1 For an extensive explication of such pricing, see Schweppe, F.C., M.C. Caramanis, R.D. Tabors, and R.E. Bohn, ''Spot Pricing of Electricity,'' Kluwer, Boston, 1988.
2 Specifically, nodal or zonal spot pricing based on locational marginal prices. Spot pricing can be adopted in the context of a restructured electricity market or in the context of vertical integration, and has been adopted in both contexts. In jurisdictions that have not adopted spot pricing of electricity, the pricing tends to be even farther from optimal than what is shown in the figure.
3 Most wholesale generators and many large customers are connected to the transmission system by a dedicated feeder and transformer. In such cases, distribution system pricing is the pricing for the use of that dedicated feeder and transformer. If the generator or customer owns them, then that pricing is an internal matter.
4 Optimal distribution prices per kilowatt-hour would have a higher average for some customers than for others, based on location and on temporal pattern of electricity demand. Electric rates already differ geographically. However, policymakers could, if they wished, compensate for this new geographic rate difference by establishing lower monthly fixed charges for established customers in locations with newly increased average per-kilowatt-hour electric distribution prices.

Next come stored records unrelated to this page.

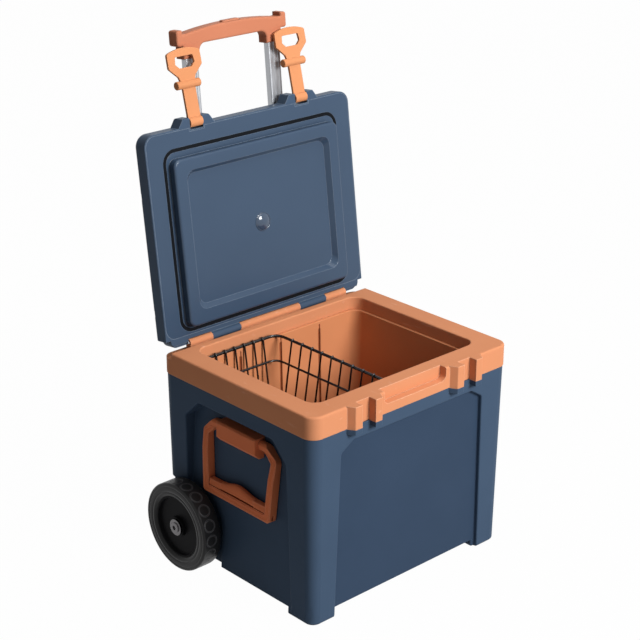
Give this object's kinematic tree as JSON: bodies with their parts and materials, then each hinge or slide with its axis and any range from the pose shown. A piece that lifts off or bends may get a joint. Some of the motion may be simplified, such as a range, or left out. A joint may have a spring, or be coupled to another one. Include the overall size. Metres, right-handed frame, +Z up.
{
  "type": "wheeled cooler",
  "caption": "Navy hard cooler with an orange rim, an open hinged lid with pull latches, swinging side handles, wheels, a telescoping pulling handle and a wire basket.",
  "frame": {"origin": "centre of the outer box on the floor, with the lid open and the pulling handle out", "axes": "X to the right seen from the front, Y to the back, Z up"},
  "size_m": [0.6068, 0.5514, 1.016],
  "materials": {
    "navy_shell": "fine moulded texture",
    "navy_lid": "fine moulded texture",
    "orange_shell": "fine moulded texture",
    "orange_handle": "satin",
    "orange_grip": "soft matte",
    "orange_rubber": "matte",
    "black_rubber": "matte",
    "tyre": "matte",
    "black_plastic": "satin",
    "foam": "rigid foam",
    "steel": "bright",
    "aluminium": "anodised",
    "black_wire": "gloss coat"
  },
  "bodies": {
    "body": {"axle_bolt_left": "steel", "axle_bolt_right": "steel", "bracket_screws": "steel", "drain_fitting": "orange_shell", "guide_bush_left": "black_plastic", "guide_bush_right": "black_plastic", "guide_tube_left": "aluminium", "guide_tube_right": "aluminium", "handle_cover_left": "orange_handle", "handle_cover_right": "orange_handle", "handle_pin_left": "steel", "handle_pin_right": "steel", "hinge_pin": "steel", "insulation_foam": "foam", "lower_rail_bracket": "black_plastic", "mount_screws": "steel", "outer_shell": "navy_shell", "rim_collar": "orange_shell", "stub_axle_left": "steel", "stub_axle_right": "steel", "tub_liner": "orange_shell", "upper_rail_bracket": "black_plastic", "wheel_mount_left": "black_plastic", "wheel_mount_right": "black_plastic"},
    "lid": {"latch_pins": "steel", "lid_foam": "foam", "lid_gasket": "black_rubber", "lid_liner": "navy_lid", "lid_port_cap": "navy_lid", "lid_shell": "navy_lid"},
    "latch_l": {"latch_left": "orange_rubber"},
    "latch_r": {"latch_right": "orange_rubber"},
    "handle_l": {"handle_frame_left": "orange_handle", "handle_grip_left": "orange_grip"},
    "handle_r": {"handle_frame_right": "orange_handle", "handle_grip_right": "orange_grip"},
    "wheel_l": {"tyre_left": "tyre", "wheel_hub_left": "black_plastic", "wheel_bush_left": "black_plastic"},
    "wheel_r": {"tyre_right": "tyre", "wheel_hub_right": "black_plastic", "wheel_bush_right": "black_plastic"},
    "mid_stage": {"mid_tube_left": "aluminium", "mid_tube_right": "aluminium", "mid_bush_left": "black_plastic", "mid_bush_right": "black_plastic"},
    "top_stage": {"top_tube_left": "aluminium", "top_tube_right": "aluminium", "trolley_grip": "orange_handle"},
    "button": {"release_button": "black_plastic", "release_rod_left": "steel", "release_rod_right": "steel"},
    "basket": {"basket_back_side": "black_wire", "basket_floor": "black_wire", "basket_front_side": "black_wire", "basket_left_side": "black_wire", "basket_right_side": "black_wire"},
    "drain": {"drain_plug": "orange_shell", "drain_seal": "black_rubber"}
  },
  "joints": [
    {"name": "lid_hinge", "type": "hinge", "parent": "body", "child": "lid", "pos_m": [0, 0.1515, 0.4326], "axis": [1, 0, 0], "range_deg": [0, 97.1]},
    {"name": "latch_left_hinge", "type": "hinge", "parent": "lid", "child": "latch_l", "pos_m": [-0.133, 0.20773, 0.84844], "axis": [1, 0, 0], "range_deg": [0, 97]},
    {"name": "handle_left_hinge", "type": "hinge", "parent": "body", "child": "handle_l", "pos_m": [-0.2405, -0.0455, 0.32], "axis": [0, 1, 0], "range_deg": [0, 95]},
    {"name": "wheel_left_spin", "type": "hinge", "parent": "body", "child": "wheel_l", "pos_m": [-0.258, 0.0885, 0.09], "axis": [1, 0, 0], "continuous": true},
    {"name": "latch_right_hinge", "type": "hinge", "parent": "lid", "child": "latch_r", "pos_m": [0.133, 0.20773, 0.84844], "axis": [1, 0, 0], "range_deg": [0, 97]},
    {"name": "handle_right_hinge", "type": "hinge", "parent": "body", "child": "handle_r", "pos_m": [0.2405, -0.0455, 0.32], "axis": [0, -1, 0], "range_deg": [0, 95]},
    {"name": "wheel_right_spin", "type": "hinge", "parent": "body", "child": "wheel_r", "pos_m": [0.258, 0.0885, 0.09], "axis": [1, 0, 0], "continuous": true},
    {"name": "mid_stage_slide", "type": "slide", "parent": "body", "child": "mid_stage", "axis": [0, 0.0901, 0.9959], "range_m": [-0.26, 0]},
    {"name": "top_stage_slide", "type": "slide", "parent": "mid_stage", "child": "top_stage", "axis": [0, 0.0901, 0.9959], "range_m": [-0.247, 0]},
    {"name": "button_slide", "type": "slide", "parent": "top_stage", "child": "button", "axis": [0, -0.0901, -0.9959], "range_m": [0, 0.004], "stiffness_N_per_m": 1200, "springref_m": -0.004},
    {"name": "basket_lift", "type": "slide", "parent": "body", "child": "basket", "axis": [0, 0, -1], "range_m": [-0.2, 0]},
    {"name": "drain_turn", "type": "hinge", "parent": "body", "child": "drain", "pos_m": [0, 0.1635, 0.058], "axis": [0, 1, 0], "range_deg": [0, 90]}
  ]
}
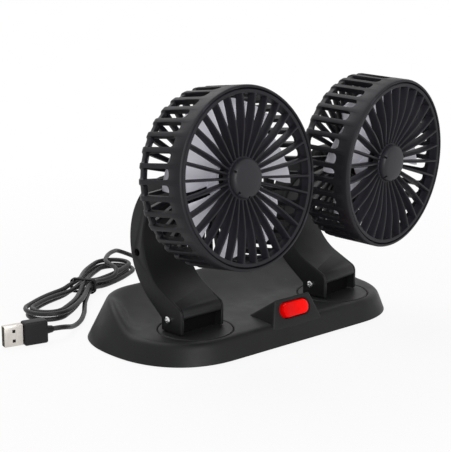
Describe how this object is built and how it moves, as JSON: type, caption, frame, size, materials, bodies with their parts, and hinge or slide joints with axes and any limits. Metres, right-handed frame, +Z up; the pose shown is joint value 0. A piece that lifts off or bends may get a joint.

5 This would happen as a result of optimal distribution pricing based on short-run considerations. In addition, it is possible that in places where slowing the growth of peak load can delay or prevent the need for expensive new capacity investments, it is optimal to raise on-peak distribution prices more than is justified by short-run considerations alone, to encourage customer adoption of peak-shaving and peak-shifting technologies and practices such as more efficient air conditioning and delayed charging of electric vehicles.